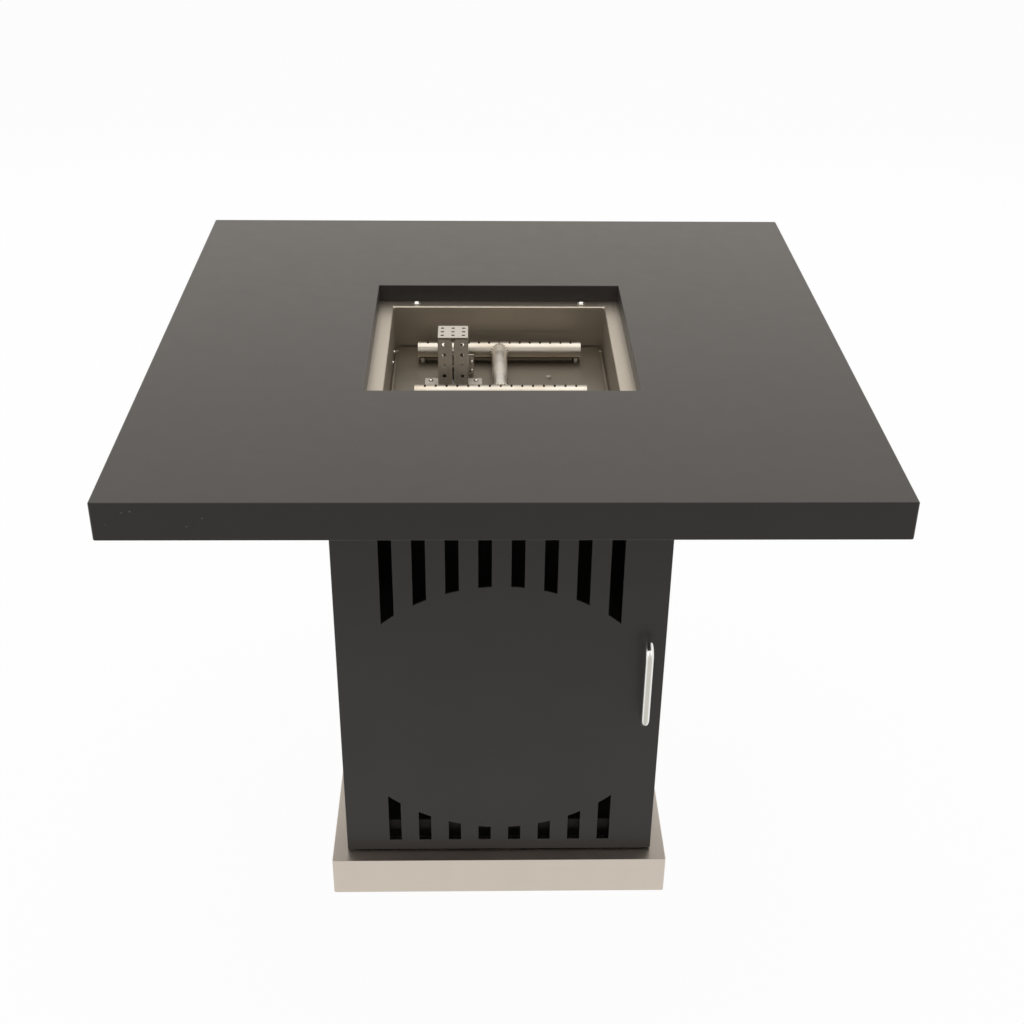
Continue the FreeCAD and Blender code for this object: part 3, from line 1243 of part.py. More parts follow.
def make_hood():
    """A perforated box over the pilot: closed top and sides, two front flaps with a seam, open back."""
    shell = box("hood_shell", (HOOD_LEFT, HOOD_RIGHT), (HOOD_FRONT, HOOD_BACK), (PLATE_TOP, HOOD_TOP))
    within = around("hood_x", "hood_width / 2 - hood_sheet")
    under_top = f"{HOOD_TOP} - hood_sheet"
    front_wall = (f"{HOOD_FRONT} - 1", f"{HOOD_FRONT} + hood_sheet + 1")
    inside = box("hood_inside", within, (f"{HOOD_FRONT} + hood_sheet", f"{HOOD_BACK} + 1"),
                 (f"{PLATE_TOP} - 1", under_top))
    seam = box("hood_seam_gap", around("hood_x", "hood_seam / 2"), front_wall,
               (f"{PLATE_TOP} - 1", under_top))
    flap_top = f"({under_top} - hood_top_slit)"
    slit = box("hood_slit", within, front_wall, (flap_top, under_top))
    tools = [inside, seam, slit]
    for side in (-1, 1):
        seam_edge = f"hood_x + {side} * hood_seam / 2"
        corner = box(f"hood_corner_{side + 1}", around(f"({seam_edge})", "hood_flap_corner"), front_wall,
                     (f"{flap_top} - hood_flap_corner", f"{flap_top} + hood_top_slit / 2"))
        round_part = cylinder(f"hood_round_{side + 1}", "hood_flap_corner", "Y",
                              (f"{seam_edge} + {side} * hood_flap_corner", f"{HOOD_FRONT} - 2",
                               f"{flap_top} - hood_flap_corner"), "hood_sheet + 4")
        tools.append(cut(f"hood_corner_tool_{side + 1}", corner, round_part))
    for rise in range(4):
        z = f"{PLATE_TOP} + hood_hole_low + {rise} * hood_hole_rise"
        for side in (-1, 1):
            tools.append(cylinder(f"hood_front_hole_{rise}_{side + 1}", "hood_hole_radius", "Y",
                                  (f"hood_x + {side} * hood_hole_spread / 2", f"{HOOD_FRONT} - 1", z),
                                  "hood_sheet + 2"))
            tools.append(cylinder(f"hood_side_hole_{rise}_{side + 1}", "hood_hole_radius", "X",
                                  (f"{HOOD_LEFT} - 1", f"pilot_y + {side} * hood_hole_spread / 2", z),
                                  "hood_width + 2"))
    for column in (-1, 0, 1):
        for row in (-1, 0, 1):
            x = f"hood_x + {column} * hood_top_pitch_x"
            y = f"pilot_y + {row} * hood_top_pitch_y"
            tools.append(cylinder(f"hood_top_hole_{column + 1}_{row + 1}", "hood_top_hole_radius", "-Z",
                                  (x, y, f"{HOOD_TOP} + 1"), "hood_sheet + 2"))
    tabs = box("hood_tabs", around("hood_x", "hood_width / 2 + hood_tab"),
               (HOOD_FRONT, f"{HOOD_FRONT} + hood_tab_depth"), (PLATE_TOP, f"{PLATE_TOP} + hood_sheet"))
    for count, (x, y) in enumerate(hood_screw_places()):
        tools.append(cylinder(f"hood_tab_hole_{count}", "hood_screw_radius", "-Z",
                              (x, y, f"{PLATE_TOP} + hood_sheet + 1"), "hood_sheet + 2"))
    node(cut("hood_cut", fuse("hood_blank", shell, tabs), *tools), "pilot_hood")


def make_pilot_bracket():
    """An upright plate behind the hood, on a foot, that carries the pilot's parts through a shelf."""
    back = f"({HOOD_BACK} + pilot_bracket_gap)"
    right = f"({HOOD_RIGHT} + pilot_bracket_side)"
    upright = box("pilot_upright", (HOOD_LEFT, right), (back, f"{back} + pilot_bracket_sheet"),
                  (PLATE_TOP, SHELF_TOP))
    shelf = box("pilot_shelf", around("hood_x", "hood_width / 2 - hood_sheet - 2"),
                (f"{HOOD_FRONT} + hood_sheet + 2", back), (SHELF_LOW, SHELF_TOP))
    holes = [cylinder(f"pilot_shelf_hole_{name}", radius, "-Z", (x, "pilot_y", f"{SHELF_TOP} + 1"),
                      "pilot_bracket_sheet + 2")
             for name, x, radius in pilot_pieces()]
    side_holes = [cylinder(f"pilot_side_hole_{count}", "hood_screw_radius", "Y", (x, f"{back} - 1", z),
                           "pilot_bracket_sheet + 2")
                  for count, (x, z) in enumerate(pilot_bolt_places())]
    blank = fuse("pilot_bracket_blank", upright, shelf)
    node(cut("pilot_bracket_cut", blank, *holes, *side_holes), "pilot_bracket")


def pilot_pieces():
    """Name, place across and shank radius of what stands on the pilot bracket's shelf."""
    return (("electrode", "hood_x - pilot_pitch", "probe_radius"), ("pilot", "hood_x", "pilot_radius"),
            ("sensor", "hood_x + pilot_pitch", "probe_radius"))


def pilot_bolt_places():
    for rise in ("pilot_bolt_low", "pilot_bolt_high"):
        yield f"{HOOD_RIGHT} + pilot_bracket_side - pilot_bolt_inset", f"{PLATE_TOP} + {rise}"


def make_pilot_screws():
    screws = [screw(f"hood_screw_{count}", "Z", (x, y, f"{PLATE_TOP} + hood_sheet"),
                    length="hood_sheet + plate_sheet + 2", head="hood_screw_head", shank="hood_screw_radius")
              for count, (x, y) in enumerate(hood_screw_places())]
    screws += [screw(f"pilot_bolt_{count}", "-Y", (x, f"{HOOD_BACK} + pilot_bracket_gap", z),
                     length="pilot_bracket_sheet + 2", head="pilot_bolt_head", shank="hood_screw_radius")
               for count, (x, z) in enumerate(pilot_bolt_places())]
    node(group("pilot_screw_group", screws), "pilot_screws")


def make_pilot_burner(x, radius):
    rod = cylinder("pilot_rod", radius, "Z", (x, "pilot_y", f"{SHELF_LOW} - pilot_below"),
                   "pilot_below + pilot_bracket_sheet + pilot_rise")
    nut = prism("pilot_nut", "pilot_nut_radius", "Z", (x, "pilot_y", SHELF_TOP), "pilot_nut_height")
    flame_hole = cylinder("pilot_flame_hole", "pilot_flame_radius", "Y",
                          (x, "pilot_y - pilot_nut_radius", f"{SHELF_TOP} + pilot_flame_rise"),
                          "2 * pilot_nut_radius")
    node(cut("pilot_cut", fuse("pilot_blank", rod, nut), flame_hole), "pilot_burner")


def make_probe(name, x, radius, tip_radius, label):
    """A rod through the shelf with a collar and a thin tip: the spark electrode or the heat sensor."""
    rod = cylinder(name + "_rod", radius, "Z", (x, "pilot_y", f"{SHELF_LOW} - probe_below"),
                   "probe_below + pilot_bracket_sheet + probe_rise")
    collar = cylinder(name + "_collar", "probe_collar_radius", "Z", (x, "pilot_y", SHELF_TOP),
                      "probe_collar_height")
    tip = cylinder(name + "_tip", tip_radius, "Z", (x, "pilot_y", f"{SHELF_TOP} + probe_rise"), "probe_tip")
    node(fuse(name + "_whole", rod, collar, tip), label)


def make_pilot_parts():
    electrode, pilot, sensor = pilot_pieces()
    make_pilot_burner(*pilot[1:])
    make_probe(*electrode, "electrode_tip_radius", "igniter_electrode")
    make_probe(*sensor, "sensor_tip_radius", "thermocouple")


def rounded_wire(points, bend_radius):
    """Straight runs joined by tangent arcs, each as large as asked or as its shorter run allows."""
    edges = []
    start = points[0]
    for i in range(1, len(points) - 1):
        corner = points[i]
        inward = (points[i - 1] - corner)
        outward = (points[i + 1] - corner)
        half = inward.getAngle(outward) / 2
        trim = min(bend_radius / math.tan(half), 0.45 * min(inward.Length, outward.Length))
        inward.normalize()
        outward.normalize()
        arc_start = corner + inward * trim
        arc_end = corner + outward * trim
        to_centre = inward + outward
        to_centre.normalize()
        radius = trim * math.tan(half)
        middle = corner + to_centre * (radius / math.sin(half) - radius)
        edges.append(Part.LineSegment(start, arc_start).toShape())
        edges.append(Part.Arc(arc_start, middle, arc_end).toShape())
        start = arc_end
    edges.append(Part.LineSegment(start, points[-1]).toShape())
    return Part.Wire(edges)


def make_lead(label, points, radius, bend_radius):
    """A lead or small pipe that is held at both ends, swept along straight runs and arcs."""
    wire = rounded_wire(points, bend_radius)
    first = points[1] - points[0]
    profile = Part.Wire(Part.makeCircle(radius, points[0], first))
    lead = DOC.addObject("Part::Feature", label + "_sweep")
    lead.Shape = wire.makePipeShell([profile], True, False)
    lead.Placement = FreeCAD.Placement()
    drawn = math.pi * radius ** 2 * wire.Length
    share = lead.Shape.Volume / drawn
    print(f"{label}: {wire.Length:.0f} mm long, volume {share:.4f} of section times length")
    node(lead, label)


def pilot_tube_route(valve_back, level):
    """Runs of the pilot's pipe, from the valve block's back to below the pilot."""
    y = size("knob_y") + size("pilot_lane_y")
    z = level + size("pilot_lane_z")
    hood_x = size("hood_x")
    return [(valve_back, y, z), (valve_back - size("pilot_lane_start"), y, z),
            (hood_x + size("pilot_lane_end"), y - size("pilot_lane_shift"), z),
            (hood_x, size("pilot_y") - size("pilot_lane_near"), z)]


def sensor_lead_route(valve_back, level):
    """Runs of the heat sensor's lead, below the pilot's pipe."""
    y = size("knob_y") - size("sensor_lane_y")
    z = level - size("sensor_lane_z")
    hood_x = size("hood_x")
    return [(valve_back, y, z), (valve_back - size("sensor_lane_start"), y, z),
            (hood_x + size("sensor_lane_end"), y + size("sensor_lane_shift"), z),
            (hood_x + size("pilot_pitch"), size("pilot_y") - size("sensor_lane_near"), z)]


def spark_lead_route(igniter_back, level):
    """Runs of the spark lead, behind the burner's inlet pipe."""
    start_y = size("igniter_y")
    behind_y = size("burner_y") + size("inlet_radius") + size("spark_lane_gap")
    z = level + size("spark_lane_z")
    return [(igniter_back, start_y, z),
            (igniter_back - size("spark_lane_start"), start_y + size("spark_lane_step"), z),
            (size("spark_lane_right"), behind_y, z),
            (-size("spark_lane_left"), behind_y + size("spark_lane_shift"), z),
            (size("hood_x") - size("pilot_pitch"), size("pilot_y") + size("spark_lane_near"), z)]


def make_leads():
    """Pilot pipe, thermocouple lead and spark lead, from the controls under the pan up into the hood."""
    level = gas_level()
    shelf_low = level + size("gas_line_drop") + size("pilot_bracket_height") - size("pilot_bracket_sheet")
    valve_back = size("pedestal_width") / 2 - size("valve_gap") - size("valve_length")
    igniter_back = size("pedestal_width") / 2 + size("control_sheet") - size("igniter_length")
    middle = size("hood_x")
    right = middle + size("pilot_pitch")
    left = middle - size("pilot_pitch")
    leads = (
        ("pilot_gas_tube", "pilot_tube_radius", "pilot_below", middle, pilot_tube_route(valve_back, level)),
        ("thermocouple_lead", "lead_radius", "probe_below", right, sensor_lead_route(valve_back, level)),
        ("igniter_lead", "lead_radius", "probe_below", left, spark_lead_route(igniter_back, level)),
    )
    for label, radius, below, x, run in leads:
        rise = [(x, size("pilot_y"), level + size("lead_rise")),
                (x, size("pilot_y"), shelf_low - size(below))]
        points = [FreeCAD.Vector(*p) for p in run + rise]
        make_lead(label, points, size(radius), size("lead_bend"))


def check_and_export():
    DOC.recompute()
    for thing in DOC.Objects:
        if "Invalid" in thing.State or "Error" in thing.State:
            raise RuntimeError(f"{thing.Name} ({thing.Label}) did not build: {thing.State}")
    for thing in NODES:
        if thing.Shape.isNull() or not thing.Shape.isValid():
            raise RuntimeError(f"{thing.Label} has no valid shape")
        if thing.Shape.Volume <= 0:
            raise RuntimeError(f"{thing.Label} has no volume")
    os.makedirs("parts", exist_ok=True)
    for thing in NODES:
        thing.Shape.exportStep(f"parts/{thing.Label}.step")
    print(len(NODES), "sub-parts written")


def main():
    fill_sheet()
    make_table_top()
    make_stiffener(-1, "top_stiffener_left")
    make_stiffener(1, "top_stiffener_right")
    make_top_studs()
    screws = make_cabinet_screws()
    control_tools = make_control_screws()
    make_side_panel(-1, "left_side_panel", SLOT_COLUMNS, screws)
    make_side_panel(1, "right_side_panel", OUTER_COLUMNS, screws, control_tools)
    make_back_panel(screws)
    make_front_header(screws)
    make_cabinet_floor(screws)
    make_cylinder_ring()
    make_base()
    make_base_brackets_and_feet()
    make_door()
    make_hinge()
    make_handle()
    make_catch()
    make_pan()
    make_pan_rail(-1, "pan_rail_front")
    make_pan_rail(1, "pan_rail_back")
    make_pan_bolts()
    make_pan_side_screws()
    make_burner_plate()
    make_burner_tube(REAR_TUBE_Y, -1, "rear_burner_tube")
    make_burner_tube(FRONT_TUBE_Y, 1, "front_burner_tube")
    make_crossover()
    make_burner_ends_and_feet()
    make_inlet_elbow()
    make_mixer()
    make_injector()
    make_supply_tube()
    make_valve()
    make_stem_and_plunger()
    make_valve_spring()
    make_knob()
    make_control_plate(control_tools)
    make_igniter()
    make_hood()
    make_pilot_bracket()
    make_pilot_screws()
    make_pilot_parts()
    make_leads()
    check_and_export()


main()
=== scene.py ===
import json
import math

import bmesh
import bpy
from mathutils import Matrix, Vector

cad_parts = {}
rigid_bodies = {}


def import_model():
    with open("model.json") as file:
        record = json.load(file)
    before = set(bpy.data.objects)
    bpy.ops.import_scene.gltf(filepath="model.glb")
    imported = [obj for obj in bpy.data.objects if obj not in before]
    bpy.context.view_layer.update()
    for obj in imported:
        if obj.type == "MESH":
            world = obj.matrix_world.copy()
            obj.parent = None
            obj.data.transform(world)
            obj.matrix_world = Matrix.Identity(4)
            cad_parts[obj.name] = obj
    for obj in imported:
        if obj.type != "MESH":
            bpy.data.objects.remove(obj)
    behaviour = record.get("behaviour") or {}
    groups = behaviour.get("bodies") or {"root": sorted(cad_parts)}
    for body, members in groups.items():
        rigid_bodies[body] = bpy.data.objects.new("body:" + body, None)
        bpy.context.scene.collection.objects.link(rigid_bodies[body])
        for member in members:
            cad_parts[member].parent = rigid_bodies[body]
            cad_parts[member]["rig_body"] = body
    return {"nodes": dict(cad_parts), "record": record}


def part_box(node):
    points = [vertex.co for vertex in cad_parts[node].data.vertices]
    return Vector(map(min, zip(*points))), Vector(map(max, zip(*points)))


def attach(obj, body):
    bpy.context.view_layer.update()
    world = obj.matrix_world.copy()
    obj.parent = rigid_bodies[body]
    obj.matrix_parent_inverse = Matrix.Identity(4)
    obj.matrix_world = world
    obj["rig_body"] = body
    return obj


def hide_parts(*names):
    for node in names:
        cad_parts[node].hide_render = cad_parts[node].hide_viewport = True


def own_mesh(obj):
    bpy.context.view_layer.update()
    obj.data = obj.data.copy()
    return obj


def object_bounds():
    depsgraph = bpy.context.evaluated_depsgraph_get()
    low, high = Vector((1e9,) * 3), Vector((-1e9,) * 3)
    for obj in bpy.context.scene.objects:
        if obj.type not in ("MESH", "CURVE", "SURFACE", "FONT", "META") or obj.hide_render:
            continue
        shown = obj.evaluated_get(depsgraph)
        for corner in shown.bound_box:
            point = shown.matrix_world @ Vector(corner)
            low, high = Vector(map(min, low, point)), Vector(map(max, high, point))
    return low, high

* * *

_AIM OF THE EXERCISE:_ Provide an exact reproduction of only those lines that start at the line containing "make_valve_spring()" and end at the line containing "cad_parts[obj.name] = obj", inclusive.

_REPLY TO THE EXERCISE:_
    make_valve_spring()
    make_knob()
    make_control_plate(control_tools)
    make_igniter()
    make_hood()
    make_pilot_bracket()
    make_pilot_screws()
    make_pilot_parts()
    make_leads()
    check_and_export()


main()
=== scene.py ===
import json
import math

import bmesh
import bpy
from mathutils import Matrix, Vector

cad_parts = {}
rigid_bodies = {}


def import_model():
    with open("model.json") as file:
        record = json.load(file)
    before = set(bpy.data.objects)
    bpy.ops.import_scene.gltf(filepath="model.glb")
    imported = [obj for obj in bpy.data.objects if obj not in before]
    bpy.context.view_layer.update()
    for obj in imported:
        if obj.type == "MESH":
            world = obj.matrix_world.copy()
            obj.parent = None
            obj.data.transform(world)
            obj.matrix_world = Matrix.Identity(4)
            cad_parts[obj.name] = obj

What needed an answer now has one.